On an idle process the profileEventLoop function should print times like 200-203 milliseconds. If the delays start to get over 20% longer than what the setTimeout was set then you know that the event loop starts to get too full.

Use Statsd / Graphite To Collect Measurements

I’ve used console.log to print out the measurement for the sake of simplicity but in reality you should use for example statsd + graphite combination. The idea is that you can send a single measurement with a simple function call in your code to statsd, which calculates multiple metrics on the received data every 10 seconds (default) and it then forwards the results to Graphite. Graphite can then used to draw different graphs and further analyse the collected metrics. For example actual source code could look something like this:

var SDC = require('statsd-client'), sdc = new SDC({host: 'statsd.example.com'});

function handler(req, res) {
    sdc.increment("handler.requests")K
    var start = new Date();
    redis.get('mykey', function redisReply(err, reply) {
        res.end("Redis value: " + reply);
        sdc.timer("handler.timer", start);
    });
}

Here we increment a counter handler.requests each time we get a new incoming request. This can be then used to see how many requests per second the server is doing during a day. In addition we measure how long the total request took to process. Here’s an example what the results might look when the increasing load starts to slow the system and the latency starts to spike up. The blue (mean) and green (median) latencies are pretty tolerable, but the 95% starts to increase a lot, thus 5% of our users get a lot slower responses.

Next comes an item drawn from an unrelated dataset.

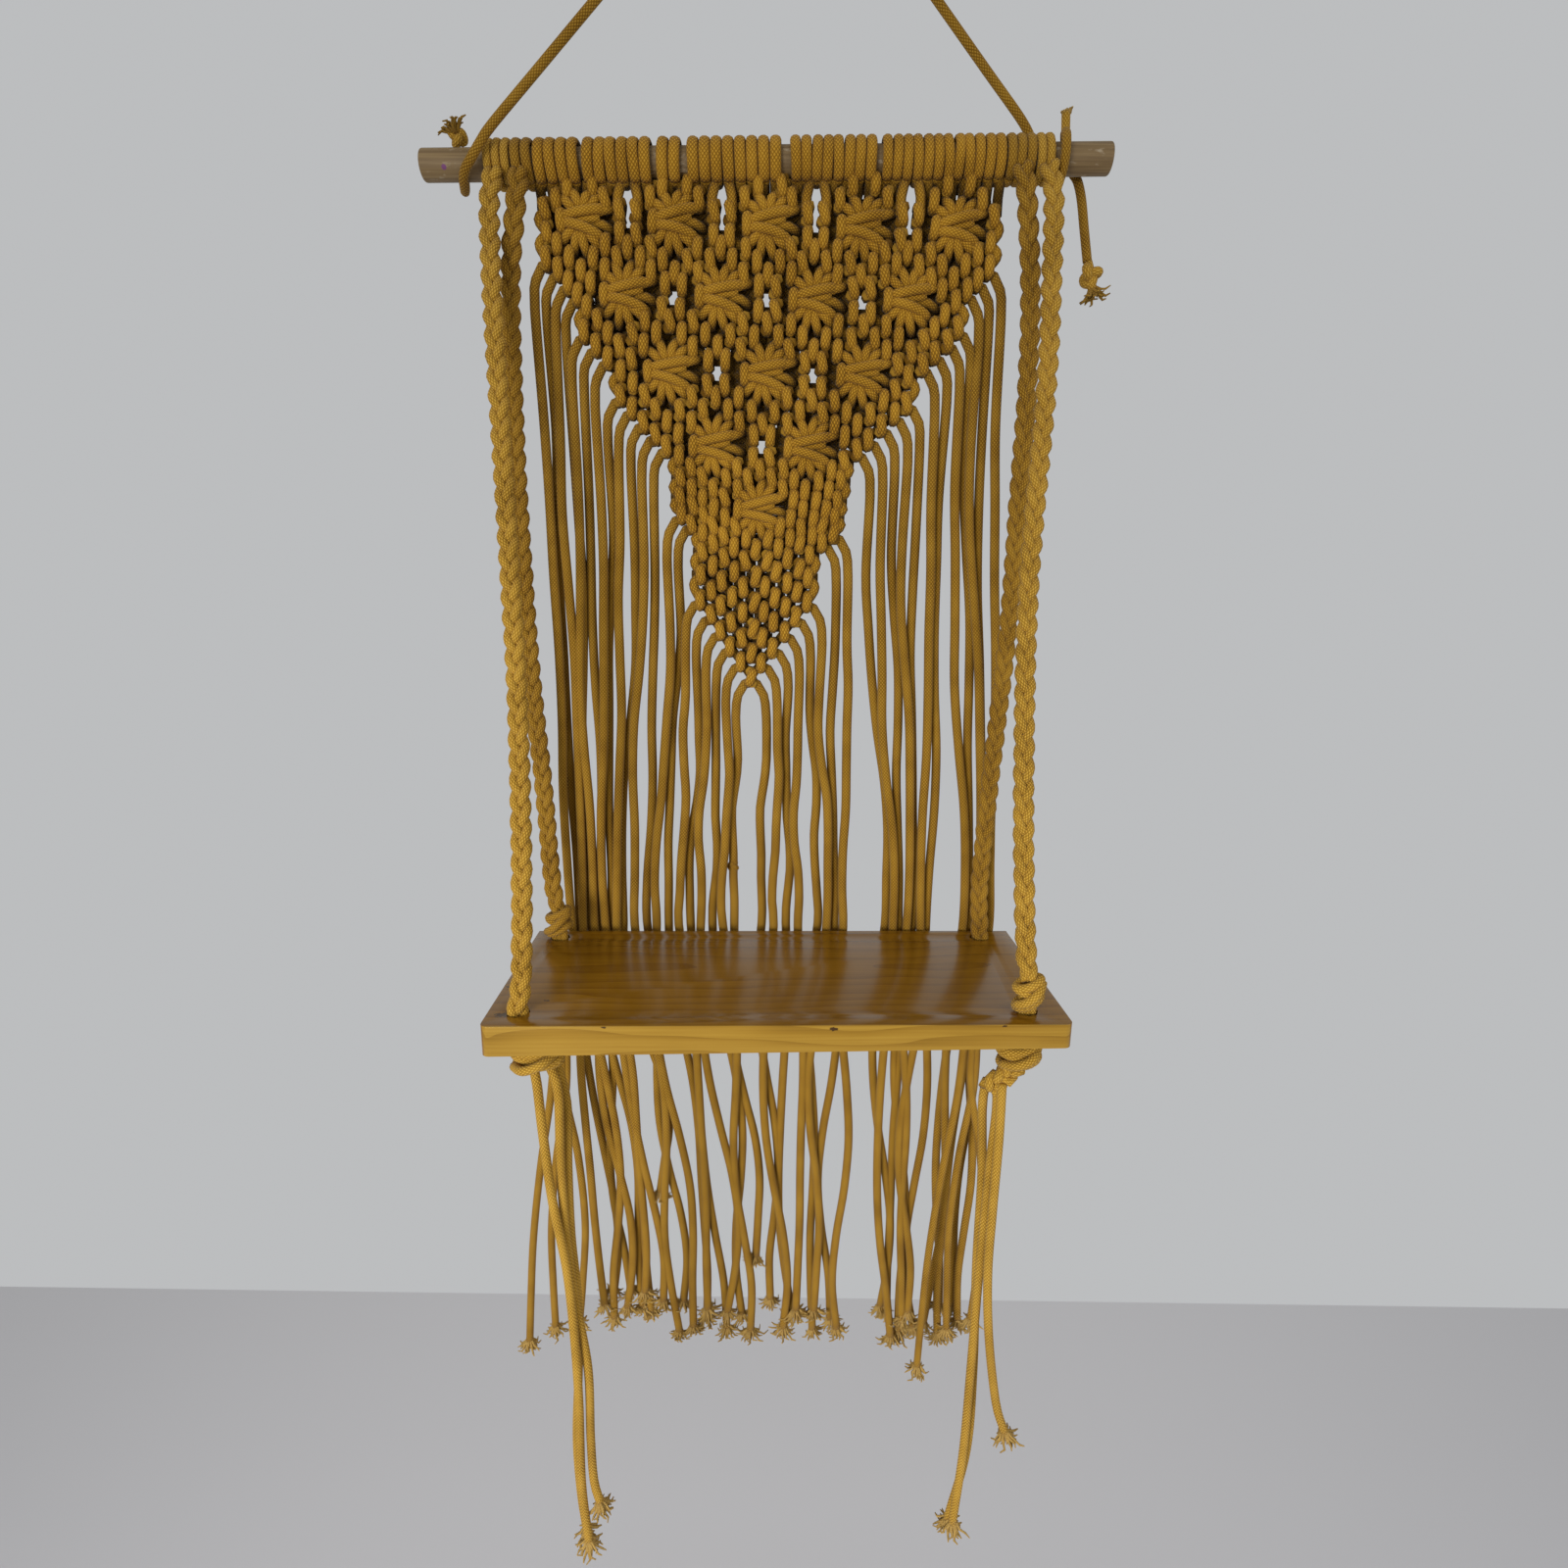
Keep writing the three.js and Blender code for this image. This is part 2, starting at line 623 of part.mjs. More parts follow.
const part = new THREE.Group();
part.add(shelf);

export default part;
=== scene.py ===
# %% [markdown]
# # A macrame wall shelf
# A wooden dowel hangs by a cord. Forty cotton strands start as turns round the dowel, are
# knotted into a triangle and run out into a long fringe. Four plaits carry a pine board.
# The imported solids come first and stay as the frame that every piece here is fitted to.

# %% Load the frame
import math
import random
import bmesh
import bpy
from mathutils import Matrix, Vector


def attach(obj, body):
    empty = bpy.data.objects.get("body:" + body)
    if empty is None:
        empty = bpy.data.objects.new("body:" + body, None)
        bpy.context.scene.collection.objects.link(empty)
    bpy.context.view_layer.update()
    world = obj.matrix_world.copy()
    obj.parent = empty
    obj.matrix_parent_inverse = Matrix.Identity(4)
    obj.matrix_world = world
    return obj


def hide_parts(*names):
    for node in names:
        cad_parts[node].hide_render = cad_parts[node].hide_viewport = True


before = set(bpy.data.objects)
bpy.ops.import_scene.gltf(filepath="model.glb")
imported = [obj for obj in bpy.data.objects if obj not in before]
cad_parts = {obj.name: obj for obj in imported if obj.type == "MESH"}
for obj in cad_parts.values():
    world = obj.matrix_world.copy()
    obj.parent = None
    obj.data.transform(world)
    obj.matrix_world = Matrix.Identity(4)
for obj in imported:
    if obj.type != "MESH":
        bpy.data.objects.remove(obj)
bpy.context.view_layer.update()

# %% [markdown]
# ## The camera
# The camera stands in front of the shelf, at a height between the dowel and the board, and
# looks a little down. Its place was found by fitting the dowel's ends and the board's
# corners, so it is given in millimetres from the dowel's middle, as every size below is.

# %% Millimetres from the dowel's middle, and the camera
MM = 0.001
HANG_POINT = Vector((8, 0, 200))
SENSOR = 36  # the camera's sensor is this wide
PICTURE = 1600  # the photograph is this many pixels wide


def at(point):
    """A place given from the dowel's middle in millimetres, in the frame's metres."""
    return (Vector(point) - HANG_POINT) * MM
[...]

If we add the 99% percentile to the picture we see how bad the situation can really be:

Conclusion

Node.JS is not an optimal platform to do complex request processing where different requests might contain different amount of data, especially if we want to guarantee some kind of Service Level Agreement (SLA) that the service must be fast enough. A lot of care must be taken so that a single asynchronous callback can’t do processing for too long and it might be viable to explore other languages which are not completely single threaded.